An optimized version of this query would look like:

tag=default json UUID=="cd656e75-d54d-4e80-ac13-bc77abdde0ad" foo | lookup -r data foo bar baz | table

In this query we filter first (and possibly enable acceleration if it’s enabled on the default tag), and minimize the data sent to the later modules to just entries we want.

Put condensing modules as late in the query as possible

NOTE: This tip applies only to Gravwell deployments with multiple indexers.
Some modules require knowledge of all data passing through that portion of a pipeline in order to function. For example:

tag=default json value | table value

This query simply asks all indexers to extract "value" from JSON data and show it on a table. This is a simple operation to perform in parallel because the indexers don't need to coordinate or share any data -- they simply send their results to the webserver to be rendered.

Now consider:

tag=default json value subxml | stats mean(value) | xml -e subxml Name | stats unique_count(Name) | table mean unique_count
 
Gravwell architecture improve search

This query performs a mean operation on "value" early in the pipeline.

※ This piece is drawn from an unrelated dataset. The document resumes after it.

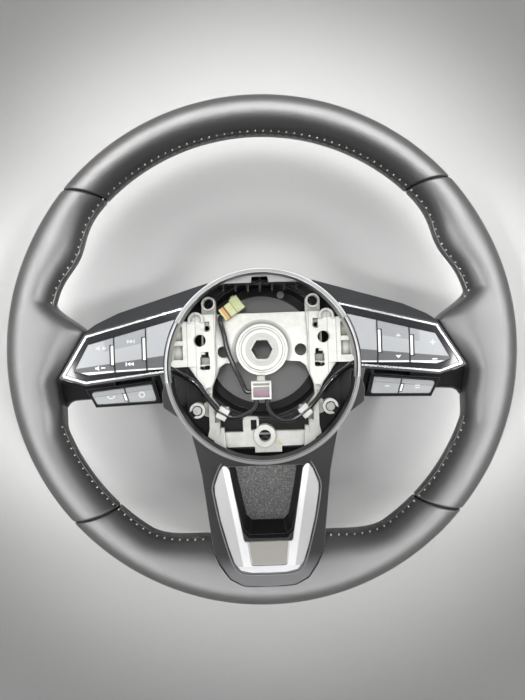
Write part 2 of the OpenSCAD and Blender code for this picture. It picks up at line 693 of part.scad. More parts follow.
// Switch panel: housing, circuit board with domes, carriers and keys
module key_zone_2d() {
    polygon([[50, key_top[1] + crease_fall * (key_top[0] - 50)], key_top, key_out, key_low, key_mid,
        [50, -10.8]]);
}
module tongue_2d(x, c, e) {
    offset(r = e) rounded(1) translate([x - 3, c[0] - c[1]]) square([3 + tongue_w, 2 * c[1]]);
}
module zone_between(x0, x1) {
    intersection() {
        key_zone_2d();
        translate([x0, -40]) square([x1 - x0, 100]);
    }
}
module blank_2d() {
    rounded(0.3) difference() {
        union() {
            zone_between(40, split_blank);
            tongue_2d(split_blank, tongue_blank, 0);
        }
        well_cut(0.6);
    }
}
module inner_key_2d() {
    difference() {
        union() {
            zone_between(split_blank + key_gap, split_keys);
            tongue_2d(split_keys, tongue_keys, 0);
        }
        tongue_2d(split_blank, tongue_blank, key_gap);
    }
}
module outer_key_2d() {
    difference() {
        zone_between(split_keys + key_gap, 150);
        tongue_2d(split_keys, tongue_keys, key_gap);
    }
}
module housing_right() color([0.05, 0.05, 0.055]) difference() {
    slab(housing_z, face_z - 0.9) difference() {
        offset(delta = -trim_w - 0.1) panel_2d();
        well_cut(0.4);
    }
    // room for board, carriers and keys
    slab(board_z, face_z) offset(delta = key_gap) zone_between(split_blank, 150);
    slab(key_z - key_t - 0.02, face_z + 2) offset(delta = 0.2) blank_2d();
}
module board_right() color([0.1, 0.3, 0.16]) {
    slab(board_z, board_z + board_t) offset(delta = -0.2) zone_between(split_blank, 150);
    for (p = [[out(90), 2], [out(98), 2], [out(112), -1.5], [out(122), -1.5]])
        translate([p[0], p[1], board_z + board_t - eps]) cylinder(r = 2, h = dome_h);
}
module trim_right() color([0.86, 0.87, 0.88]) slab(face_z - 8, face_z + 0.5) difference() {
    rounded(1.2) panel_2d();
    offset(delta = -trim_w) panel_2d();
    well_cut(0.4);
}
// Facet of a key's face: it falls away from a slanting line through [0, y], to +y or -y
module facet(z, y, slope, fall) {
    translate([0, y, z]) rotate([0, 0, -atan(slope)]) rotate([-fall, 0, 0])
        translate([-20, fall > 0 ? 0 : -60, 0]) cube([200, 60, 8]);
}
module key_facets() {
    facet(key_z, 6.3, 0.117, -facet_low);
    facet(key_z, 24.1, 0.195, facet_up);
}
module blank_right() color([0.62, 0.63, 0.64]) difference() {
    slab(key_z - key_t, key_z) blank_2d();
    facet(key_z, 6.3, 0.117, -facet_low);
}

// Carrier slides in the housing; the key rocks on the carrier's ears
module carrier(x0, x1, y0) color([0.85, 0.85, 0.82]) {
    difference() {
        union() {
            translate([x0, y0 - 7, carrier_z]) cube([x1 - x0, 14, carrier_t]);
            for (x = [x0, x1 - 1.6]) translate([x, y0 - 2, carrier_z + eps])
                cube([1.6, 4, pin_z - carrier_z + pin_d / 2 + 0.5]);
        }
        translate([x0 - 1, y0, pin_z]) rotate([0, 90, 0])
            cylinder(d = pin_d + 2 * pin_run, h = x1 - x0 + 2);
    }
}
module key_pins(x0, x1, y0) {
    // lugs inside the ears, with a pin into each
    for (x = [x0 + 2, x1 - 3.6]) translate([x, y0 - 1.5, pin_z - pin_d / 2])
        cube([1.6, 3, key_z - key_t - pin_z + pin_d / 2 + eps]);
    translate([x0 + 0.2, y0, pin_z]) rotate([0, 90, 0]) cylinder(d = pin_d, h = 3);
    translate([x1 - 3.2, y0, pin_z]) rotate([0, 90, 0]) cylinder(d = pin_d, h = 3);
}
module carrier_inner_right() carrier(inner_span[0], inner_span[1], rock_y_inner);
module carrier_outer_right() carrier(outer_span[0], outer_span[1], rock_y_outer);
module key_inner_right() color([0.62, 0.63, 0.64]) {
    difference() {
        slab(key_z - key_t, key_z) inner_key_2d();
        key_facets();
    }
    key_pins(inner_span[0], inner_span[1], rock_y_inner);
}
module key_outer_right() color([0.62, 0.63, 0.64]) {
    difference() {
        slab(key_z - key_t, key_z) outer_key_2d();
        key_facets();
    }
    key_pins(outer_span[0], outer_span[1], rock_y_outer);
}

// Lower switch pods under the panels
module pod_keys_2d() {
    rounded(1.5) polygon(concat(pod_top, pod_low));
}
module pod_2d() {
    offset(delta = 2.4) polygon(concat(pod_top, pod_low));
}
module pod_side(outer, e) {
    // half plane on one side of the slanted split
    s = outer ? 1 : -1;
    offset(delta = -e) polygon([pod_split[1], pod_split[0], pod_split[0] + s * [60, 0],
        pod_split[1] + s * [60, 0]]);
}
module pod_right() color([0.06, 0.06, 0.065]) difference() {
    slab(pod_back, pod_face - 1.2) difference() {
        pod_2d();
        offset(delta = 0.3) wing_2d();
    }
    slab(pod_back + 2, pod_face + 1) offset(delta = key_gap) pod_keys_2d();
}
module pod_key_inner_right() color([0.62, 0.63, 0.64]) pod_key(false);
module pod_key_outer_right() color([0.62, 0.63, 0.64]) pod_key(true);
module pod_key(outer) {
    difference() {
        slab(pod_face - 6, pod_face) intersection() {
            pod_keys_2d();
            pod_side(outer, key_gap / 2);
        }
        facet(pod_face, pod_top[0][1] + pod_slope * pod_top[0][0] - pod_bevel, pod_slope, facet_pod);
    }
    c = outer ? [out(110.5), -31] : [out(89), -29];
    translate([c[0], c[1], pod_back + 2.2 + pod_travel])
        cylinder(r = 2.4, h = pod_face - pod_back - 7 - pod_travel);
}

// Spring wires, connectors, clips, leads
function unit(v) = v / norm(v);
function curve(q, u) = let (n = len(q) - 1, i = min(floor(u), n - 1), t = u - i,
    a = q[max(i - 1, 0)], b = q[i], c = q[i + 1], d = q[min(i + 2, n)])
    0.5 * (2 * b + (c - a) * t + (2 * a - 5 * b + 4 * c - d) * t * t + (3 * b - a - 3 * c + d) * t * t * t);
module sweep(route, d, sides, per) {
    rings = (len(route) - 1) * per;
    path = [for (i = [0 : rings]) curve(route, i / per)];
    points = [for (i = [0 : rings])
        let (t = unit(path[min(i + 1, rings)] - path[max(i - 1, 0)]),
             s = unit(cross(t, [0, 0, 1])), n = cross(s, t))
        each [for (j = [0 : sides - 1], a = j * 360 / sides) path[i] + d / 2 * (cos(a) * s + sin(a) * n)]];
    polyhedron(points = points, faces = concat(strip(rings + 1, sides, 0, true, false),
        [[for (j = [sides - 1 : -1 : 0]) j]],
        [[for (j = [0 : sides - 1]) rings * sides + j]]));
}
module spring_right() color([0.75, 0.75, 0.76])
    sweep([[54.5, 25.5, plate_z - wire_d / 2 - 0.2], [51, 26.2, plate_z - wire_d / 2 - 0.2],
        [47.6, 23, plate_z - wire_d / 2 - 0.2], [46.8, 16, plate_z - wire_d / 2 - 0.2],
        [46.6, 0, plate_z - wire_d / 2 - 0.2], [46.6, -14, plate_z - wire_d / 2 - 0.2],
        [44, -18, plate_z - wire_d / 2 - 0.2], [40.5, -19, plate_z - wire_d / 2 - 0.2]], wire_d, 8, 2);
module spring_lower() color([0.75, 0.75, 0.76])
    sweep([[-22, -74, plate_z - wire_d / 2 - 0.2], [-23.5, -70, plate_z - wire_d / 2 - 0.2],
        [-20, -hook_down + 0.6, plate_z - wire_d / 2 - 0.2], [0, -hook_down + 0.6, plate_z - wire_d / 2 - 0.2],
        [20, -hook_down + 0.6, plate_z - wire_d / 2 - 0.2], [23.5, -70, plate_z - wire_d / 2 - 0.2],
        [22, -74, plate_z - wire_d / 2 - 0.2]], wire_d, 8, 2);

module connector_main() color([0.93, 0.93, 0.9]) {
    translate([-1.5, 0, 0]) difference() {
        translate([-7.5, -37.6, 22]) cube([15, 13.4, 14]);
        translate([-6.2, -36.2, 26]) cube([12.4, 8, 12]);
        translate([-6.2, -27.2, 31]) cube([12.4, 1.8, 12]);
    }
    // latch against the boss
    translate([-4.5, -24.5, 22]) cube([6, 24.5 - boss_d / 2 - 0.4, 4]);
}
module connector_airbag() color([0.86, 0.87, 0.55])
    translate([-22.5, 32.6, plate_top + 0.3]) rotate([0, 0, 35]) difference() {
        union() {
            translate([-9, -5.5, 0]) cube([11, 10, 8]);
            translate([1.9, -5.5, 0]) cube([7, 11.5, 6.6]);
            translate([4, 5.8, 0]) cube([3, 1.6, 5]);
        }
        translate([-10, -4, 2]) cube([4, 7, 4.4]);
    }
module clip_at(x, y, turn) {
    translate([x, y, 0]) rotate([0, 0, turn]) difference() {
        translate([-4, -4.6, plate_top + 0.3]) cube([8, 9.2, 7.4]);
        translate([-6, 0, 25]) rotate([0, 90, 0]) cylinder(d = lead_d + 1, h = 12);
        translate([-6, -0.9, 25]) cube([12, 1.8, 6]);
    }
}
module harness_clips() color([0.93, 0.93, 0.9]) {
    clip_at(-31.8, -48.3, -30);
    clip_at(31.8, -48.3, 38);
}
module plug_right() color([0.09, 0.09, 0.09]) translate([75.2, -13.4, part_z + 0.3])
    cube([8, 6, housing_z - part_z - 0.4]);
module lead_left() color([0.05, 0.05, 0.05]) sweep(left_route, lead_d, 8, 3);
module lead_right() color([0.05, 0.05, 0.05]) sweep(right_route, lead_d, 8, 3);
module lead_airbag() color([0.05, 0.05, 0.05]) sweep(airbag_route, lead_d, 8, 3);

module front_screws() color([0.7, 0.7, 0.7]) both() translate([screw_post[0], screw_post[1], plate_top + 3]) {
    difference() {
        cylinder(r = 3.2, h = 2.2);
        translate([0, 0, 1]) cylinder(r = 1.5, h = 2, $fn = 6);
    }
    translate([0, 0, -9]) cylinder(r = 1.5, h = 9.01);
}
module rear_screws() color([0.25, 0.25, 0.26]) for (q = rear_post) translate(q) {
    difference() {
        translate([0, 0, -2.4]) cylinder(r = 2.9, h = 2.4);
        translate([0, 0, -3]) cylinder(r = 1.3, h = 2, $fn = 6);
    }
    translate([0, 0, -eps]) cylinder(r = 1.5, h = q[1] == 0 ? 10.5 : 8);
}
module cover_plug() color([0.5, 0.5, 0.5]) translate([17, 45.4, -cover_back + wall]) cylinder(r = 3, h = 2.4);

// Left-hand pieces mirror the right-hand ones
module housing_left() mirror([1, 0, 0]) housing_right();
module board_left() mirror([1, 0, 0]) board_right();
module trim_left() mirror([1, 0, 0]) trim_right();
module blank_left() mirror([1, 0, 0]) blank_right();
module carrier_inner_left() mirror([1, 0, 0]) carrier_inner_right();
module carrier_outer_left() mirror([1, 0, 0]) carrier_outer_right();
module key_inner_left() mirror([1, 0, 0]) key_inner_right();
module key_outer_left() mirror([1, 0, 0]) key_outer_right();
module pod_left() mirror([1, 0, 0]) pod_right();
module pod_key_inner_left() mirror([1, 0, 0]) pod_key_inner_right();
module pod_key_outer_left() mirror([1, 0, 0]) pod_key_outer_right();
module spring_left() mirror([1, 0, 0]) spring_right();
module plug_left() mirror([1, 0, 0]) plug_right();

armature();
hub_insert();
rim_foam();
leather_top();
leather_bottom();
leather_left();
leather_right();
upper_bezel();
lower_cover();
spoke_insert();
rear_cover();
rear_wing_left();
rear_wing_right();
rear_leg();
housing_left();
housing_right();
board_left();
board_right();
trim_left();
trim_right();
blank_left();
blank_right();
carrier_inner_left();
carrier_outer_left();
carrier_inner_right();
carrier_outer_right();
key_inner_left();
key_outer_left();
key_inner_right();
key_outer_right();
pod_left();
pod_right();
pod_key_inner_left();
pod_key_outer_left();
pod_key_inner_right();
pod_key_outer_right();
spring_left();
spring_right();
spring_lower();
connector_main();
connector_airbag();
harness_clips();
plug_left();
plug_right();
lead_left();
lead_right();
lead_airbag();
front_screws();
rear_screws();
cover_plug();
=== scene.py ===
import math

import bmesh
import bpy
import numpy as np
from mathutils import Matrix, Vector


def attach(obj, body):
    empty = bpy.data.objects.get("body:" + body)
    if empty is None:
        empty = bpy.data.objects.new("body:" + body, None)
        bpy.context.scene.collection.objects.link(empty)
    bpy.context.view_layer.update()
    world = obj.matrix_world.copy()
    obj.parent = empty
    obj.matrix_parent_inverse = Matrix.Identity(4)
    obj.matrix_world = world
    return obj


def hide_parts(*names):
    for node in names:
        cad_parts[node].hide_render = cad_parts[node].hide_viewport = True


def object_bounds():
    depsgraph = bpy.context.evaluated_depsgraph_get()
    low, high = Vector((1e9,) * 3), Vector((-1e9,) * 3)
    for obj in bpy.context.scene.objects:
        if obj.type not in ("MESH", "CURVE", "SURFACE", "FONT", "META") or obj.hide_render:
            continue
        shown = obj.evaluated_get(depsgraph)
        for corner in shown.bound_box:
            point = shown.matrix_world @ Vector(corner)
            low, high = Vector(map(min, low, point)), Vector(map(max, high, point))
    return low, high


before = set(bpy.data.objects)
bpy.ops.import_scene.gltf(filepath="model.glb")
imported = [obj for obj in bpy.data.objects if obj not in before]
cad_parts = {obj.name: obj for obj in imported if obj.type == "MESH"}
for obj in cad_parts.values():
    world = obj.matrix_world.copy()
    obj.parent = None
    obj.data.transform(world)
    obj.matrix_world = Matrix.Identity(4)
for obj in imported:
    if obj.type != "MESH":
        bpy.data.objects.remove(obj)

cad_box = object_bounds()


# Camera: straight down the column from half a metre above the hub, turned two degrees. The picture's
# 525 by 700 pixels show 511 mm of height at the rim's middle, 450 mm below the eye.
half_view, rim_distance = 0.2555, 0.450
eye = bpy.data.cameras.new("eye")
eye.sensor_fit = "VERTICAL"
eye.angle = 2 * math.atan(half_view / rim_distance)
eye.clip_start = 0.01
camera = bpy.data.objects.new("eye", eye)
camera.location = (0.0004, -0.0004, 0.500)
camera.rotation_euler = (0, 0, math.radians(-2.0))
bpy.context.scene.collection.objects.link(camera)
bpy.context.scene.camera = camera


# Floor and light: a pale table top under the wheel's back, which fades into an even pale room where it is
# seen from far off. Two rings of soft lamps stand round the wheel, so that the grip is bright outside and
# dark inside, two more reach the spokes' roots, one the hub, and a large one above lights the whole.
def noise(tree, place, size, detail, rough=0.5):
    """A cloudy pattern of a size in metres; gives its value."""
    cloud = tree.nodes.new("ShaderNodeTexNoise")
    cloud.inputs["Scale"].default_value = 1 / size
    cloud.inputs["Detail"].default_value = detail
    cloud.inputs["Roughness"].default_value = rough
    tree.links.new(place, cloud.inputs["Vector"])
    return cloud.outputs["Fac"]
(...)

In order to calculate the mean, the stats module must have all instances of "value". This causes the query to "condense" at the stats module, meaning that the indexers no longer run in parallel, but instead send their data to the webserver after extraction, and the remaining query is performed on the webserver. It is best to put condensing modules as late in a query as possible so that indexers can continue to run in parallel. Since no other modules except for table depend on the mean, we can simply rearrange this query. Additionally, the stats module can perform multiple operation in a single invocation:

tag=default json value subxml | xml -e subxml Name | stats mean(value) unique_count(Name) | table mean unique_count

Gravwell architecture improve search extractors indexer

In this form of the query, the indexers perform the extractions locally at each indexer, and then send the data to the webserver to perform the stats operations.